=== Supplied information ===

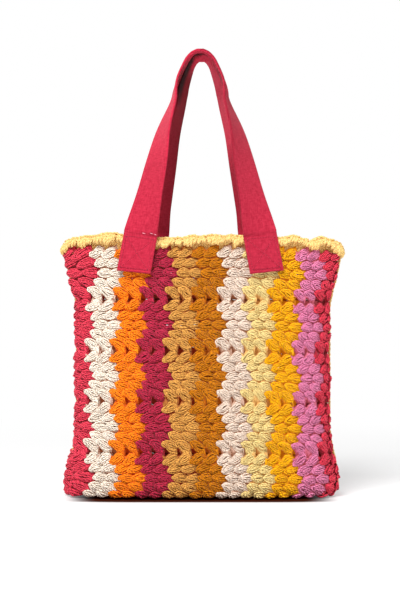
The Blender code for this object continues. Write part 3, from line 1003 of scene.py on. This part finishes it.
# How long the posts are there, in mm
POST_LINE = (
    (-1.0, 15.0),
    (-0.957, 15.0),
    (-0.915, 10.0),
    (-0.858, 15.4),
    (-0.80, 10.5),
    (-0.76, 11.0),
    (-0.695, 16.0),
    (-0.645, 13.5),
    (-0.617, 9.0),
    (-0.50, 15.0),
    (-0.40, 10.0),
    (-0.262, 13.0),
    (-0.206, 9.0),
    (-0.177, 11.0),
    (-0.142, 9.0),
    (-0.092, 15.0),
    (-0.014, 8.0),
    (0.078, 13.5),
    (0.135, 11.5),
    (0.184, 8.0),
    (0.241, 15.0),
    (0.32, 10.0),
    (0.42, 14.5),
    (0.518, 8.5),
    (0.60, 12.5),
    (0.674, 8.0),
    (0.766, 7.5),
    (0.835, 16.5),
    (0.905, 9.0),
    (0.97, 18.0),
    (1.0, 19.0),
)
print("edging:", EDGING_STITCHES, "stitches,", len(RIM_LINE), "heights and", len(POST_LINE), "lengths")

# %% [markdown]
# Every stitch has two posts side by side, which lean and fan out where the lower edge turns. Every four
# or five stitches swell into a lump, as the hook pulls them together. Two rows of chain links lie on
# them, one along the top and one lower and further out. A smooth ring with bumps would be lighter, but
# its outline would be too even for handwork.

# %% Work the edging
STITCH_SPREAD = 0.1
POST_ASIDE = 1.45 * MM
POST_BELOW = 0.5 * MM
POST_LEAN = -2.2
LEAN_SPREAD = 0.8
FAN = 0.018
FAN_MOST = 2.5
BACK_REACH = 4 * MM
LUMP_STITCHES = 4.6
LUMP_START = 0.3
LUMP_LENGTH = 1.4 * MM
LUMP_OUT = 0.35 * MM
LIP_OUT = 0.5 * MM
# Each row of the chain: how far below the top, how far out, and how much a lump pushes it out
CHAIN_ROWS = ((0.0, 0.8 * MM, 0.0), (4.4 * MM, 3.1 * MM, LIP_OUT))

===

§ **Exercise**:
Write out the material exactly as given.

§ **Response to the exercise**:
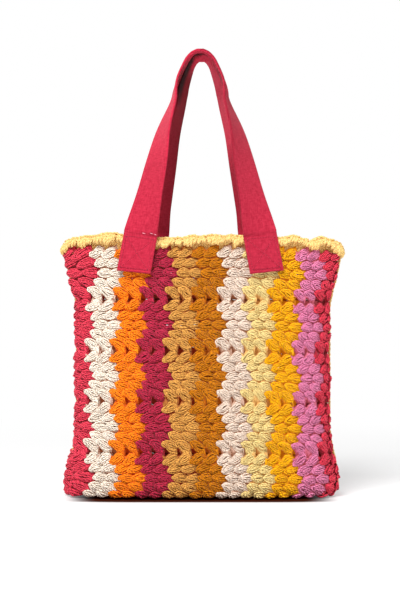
The Blender code for this object continues. Write part 3, from line 1003 of scene.py on. This part finishes it.
# How long the posts are there, in mm
POST_LINE = (
    (-1.0, 15.0),
    (-0.957, 15.0),
    (-0.915, 10.0),
    (-0.858, 15.4),
    (-0.80, 10.5),
    (-0.76, 11.0),
    (-0.695, 16.0),
    (-0.645, 13.5),
    (-0.617, 9.0),
    (-0.50, 15.0),
    (-0.40, 10.0),
    (-0.262, 13.0),
    (-0.206, 9.0),
    (-0.177, 11.0),
    (-0.142, 9.0),
    (-0.092, 15.0),
    (-0.014, 8.0),
    (0.078, 13.5),
    (0.135, 11.5),
    (0.184, 8.0),
    (0.241, 15.0),
    (0.32, 10.0),
    (0.42, 14.5),
    (0.518, 8.5),
    (0.60, 12.5),
    (0.674, 8.0),
    (0.766, 7.5),
    (0.835, 16.5),
    (0.905, 9.0),
    (0.97, 18.0),
    (1.0, 19.0),
)
print("edging:", EDGING_STITCHES, "stitches,", len(RIM_LINE), "heights and", len(POST_LINE), "lengths")

# %% [markdown]
# Every stitch has two posts side by side, which lean and fan out where the lower edge turns. Every four
# or five stitches swell into a lump, as the hook pulls them together. Two rows of chain links lie on
# them, one along the top and one lower and further out. A smooth ring with bumps would be lighter, but
# its outline would be too even for handwork.

# %% Work the edging
STITCH_SPREAD = 0.1
POST_ASIDE = 1.45 * MM
POST_BELOW = 0.5 * MM
POST_LEAN = -2.2
LEAN_SPREAD = 0.8
FAN = 0.018
FAN_MOST = 2.5
BACK_REACH = 4 * MM
LUMP_STITCHES = 4.6
LUMP_START = 0.3
LUMP_LENGTH = 1.4 * MM
LUMP_OUT = 0.35 * MM
LIP_OUT = 0.5 * MM
# Each row of the chain: how far below the top, how far out, and how much a lump pushes it out
CHAIN_ROWS = ((0.0, 0.8 * MM, 0.0), (4.4 * MM, 3.1 * MM, LIP_OUT))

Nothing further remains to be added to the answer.